» **Your instructions**
Every entry that follows needs to be repeated exactly.

--- Dataset content ---

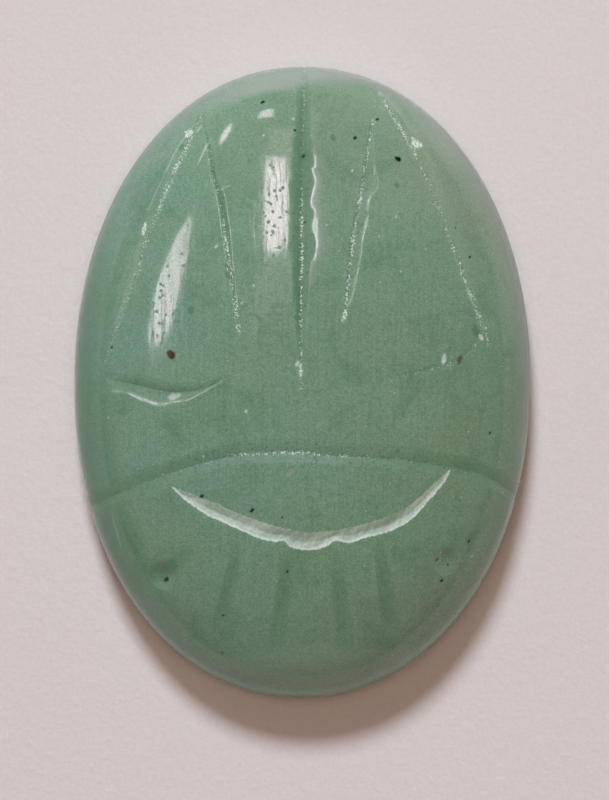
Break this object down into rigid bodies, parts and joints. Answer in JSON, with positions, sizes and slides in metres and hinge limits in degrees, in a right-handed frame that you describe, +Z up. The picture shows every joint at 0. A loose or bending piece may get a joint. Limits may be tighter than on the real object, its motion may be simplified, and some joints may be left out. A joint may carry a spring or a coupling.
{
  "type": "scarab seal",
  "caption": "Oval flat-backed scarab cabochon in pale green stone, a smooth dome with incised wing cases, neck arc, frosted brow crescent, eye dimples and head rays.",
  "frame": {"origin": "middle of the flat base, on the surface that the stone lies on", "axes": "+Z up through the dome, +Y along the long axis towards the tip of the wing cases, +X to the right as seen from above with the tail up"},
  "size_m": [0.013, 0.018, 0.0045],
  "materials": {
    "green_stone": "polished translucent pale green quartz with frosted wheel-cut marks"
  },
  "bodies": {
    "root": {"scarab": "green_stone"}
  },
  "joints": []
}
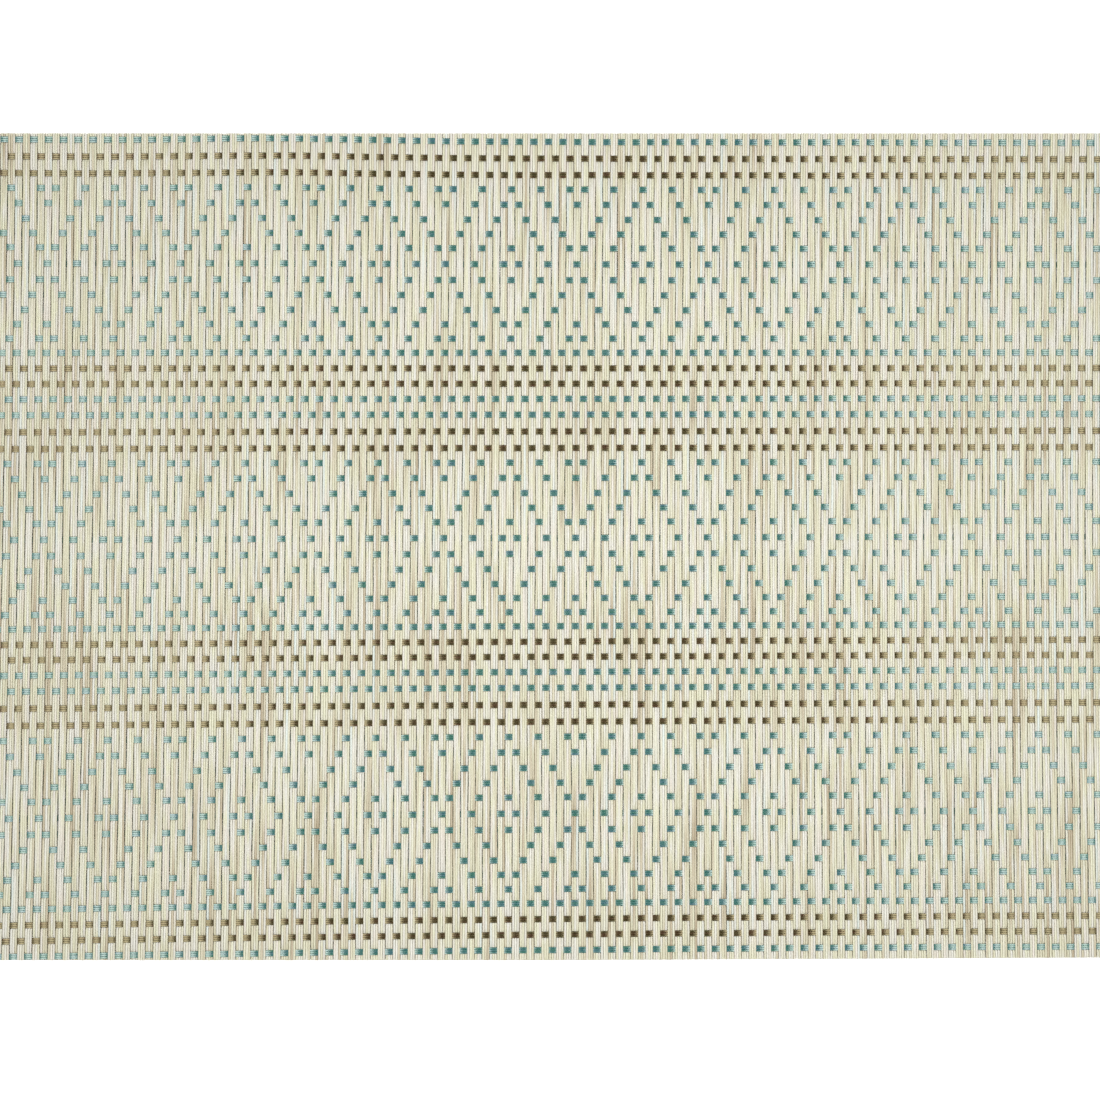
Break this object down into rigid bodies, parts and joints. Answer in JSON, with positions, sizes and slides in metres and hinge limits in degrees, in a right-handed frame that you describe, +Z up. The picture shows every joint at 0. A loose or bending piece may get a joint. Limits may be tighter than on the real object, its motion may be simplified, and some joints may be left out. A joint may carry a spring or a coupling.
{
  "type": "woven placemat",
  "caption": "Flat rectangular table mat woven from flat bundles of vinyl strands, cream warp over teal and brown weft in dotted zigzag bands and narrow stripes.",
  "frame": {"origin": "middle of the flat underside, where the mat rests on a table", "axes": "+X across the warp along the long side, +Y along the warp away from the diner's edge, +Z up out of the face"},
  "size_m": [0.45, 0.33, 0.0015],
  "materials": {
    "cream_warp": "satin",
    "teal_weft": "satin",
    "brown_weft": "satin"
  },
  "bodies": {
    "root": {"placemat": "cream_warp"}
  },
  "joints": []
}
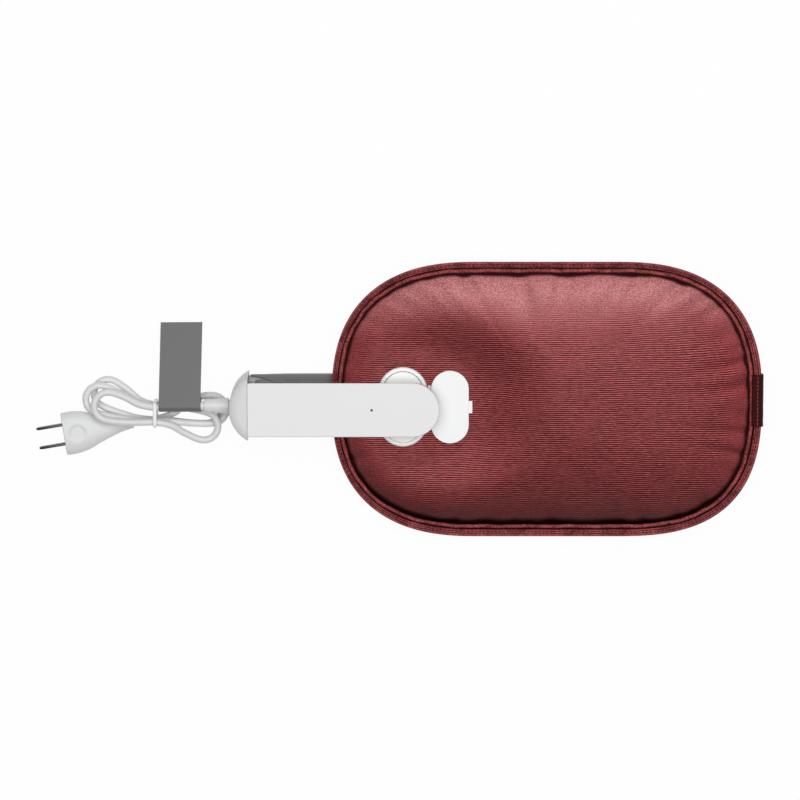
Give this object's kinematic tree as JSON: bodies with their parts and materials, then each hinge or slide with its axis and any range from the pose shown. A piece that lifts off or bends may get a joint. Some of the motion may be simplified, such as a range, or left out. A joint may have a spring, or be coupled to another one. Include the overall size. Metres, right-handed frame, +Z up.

---

» **Answer below**
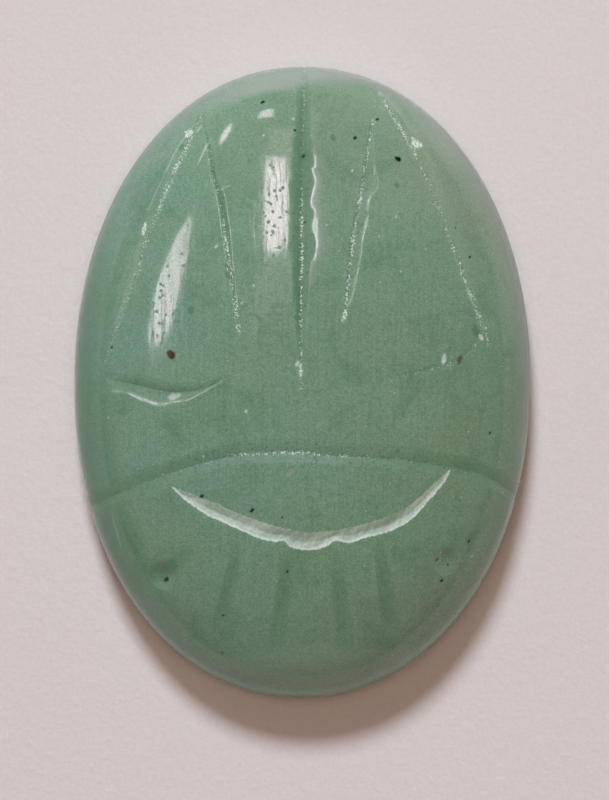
Break this object down into rigid bodies, parts and joints. Answer in JSON, with positions, sizes and slides in metres and hinge limits in degrees, in a right-handed frame that you describe, +Z up. The picture shows every joint at 0. A loose or bending piece may get a joint. Limits may be tighter than on the real object, its motion may be simplified, and some joints may be left out. A joint may carry a spring or a coupling.
{
  "type": "scarab seal",
  "caption": "Oval flat-backed scarab cabochon in pale green stone, a smooth dome with incised wing cases, neck arc, frosted brow crescent, eye dimples and head rays.",
  "frame": {"origin": "middle of the flat base, on the surface that the stone lies on", "axes": "+Z up through the dome, +Y along the long axis towards the tip of the wing cases, +X to the right as seen from above with the tail up"},
  "size_m": [0.013, 0.018, 0.0045],
  "materials": {
    "green_stone": "polished translucent pale green quartz with frosted wheel-cut marks"
  },
  "bodies": {
    "root": {"scarab": "green_stone"}
  },
  "joints": []
}
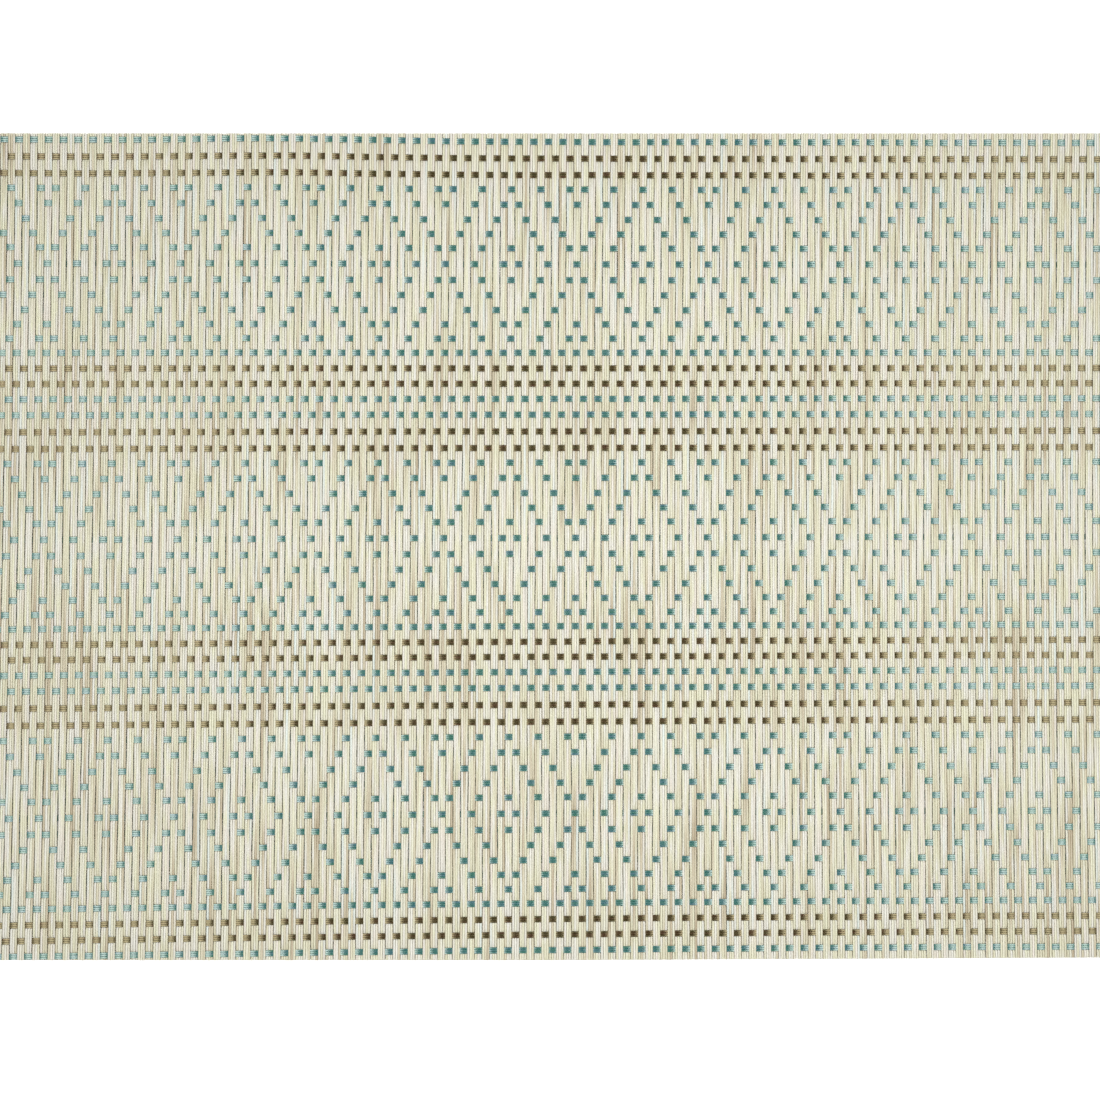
Break this object down into rigid bodies, parts and joints. Answer in JSON, with positions, sizes and slides in metres and hinge limits in degrees, in a right-handed frame that you describe, +Z up. The picture shows every joint at 0. A loose or bending piece may get a joint. Limits may be tighter than on the real object, its motion may be simplified, and some joints may be left out. A joint may carry a spring or a coupling.
{
  "type": "woven placemat",
  "caption": "Flat rectangular table mat woven from flat bundles of vinyl strands, cream warp over teal and brown weft in dotted zigzag bands and narrow stripes.",
  "frame": {"origin": "middle of the flat underside, where the mat rests on a table", "axes": "+X across the warp along the long side, +Y along the warp away from the diner's edge, +Z up out of the face"},
  "size_m": [0.45, 0.33, 0.0015],
  "materials": {
    "cream_warp": "satin",
    "teal_weft": "satin",
    "brown_weft": "satin"
  },
  "bodies": {
    "root": {"placemat": "cream_warp"}
  },
  "joints": []
}
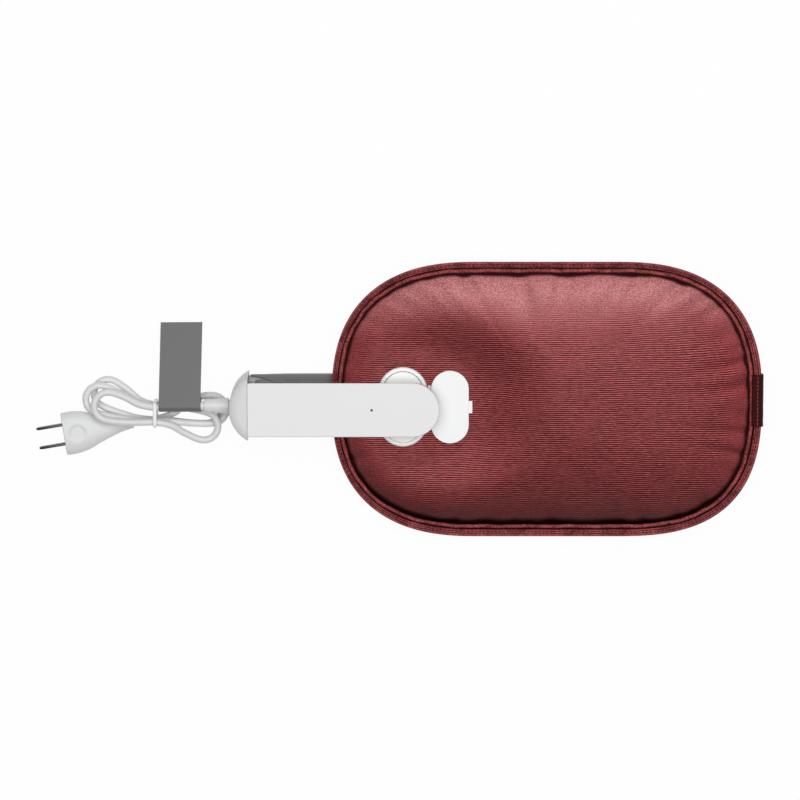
Give this object's kinematic tree as JSON: bodies with their parts and materials, then each hinge or slide with its axis and any range from the pose shown. A piece that lifts off or bends may get a joint. Some of the motion may be simplified, such as a range, or left out. A joint may have a spring, or be coupled to another one. Include the overall size. Metres, right-handed frame, +Z up.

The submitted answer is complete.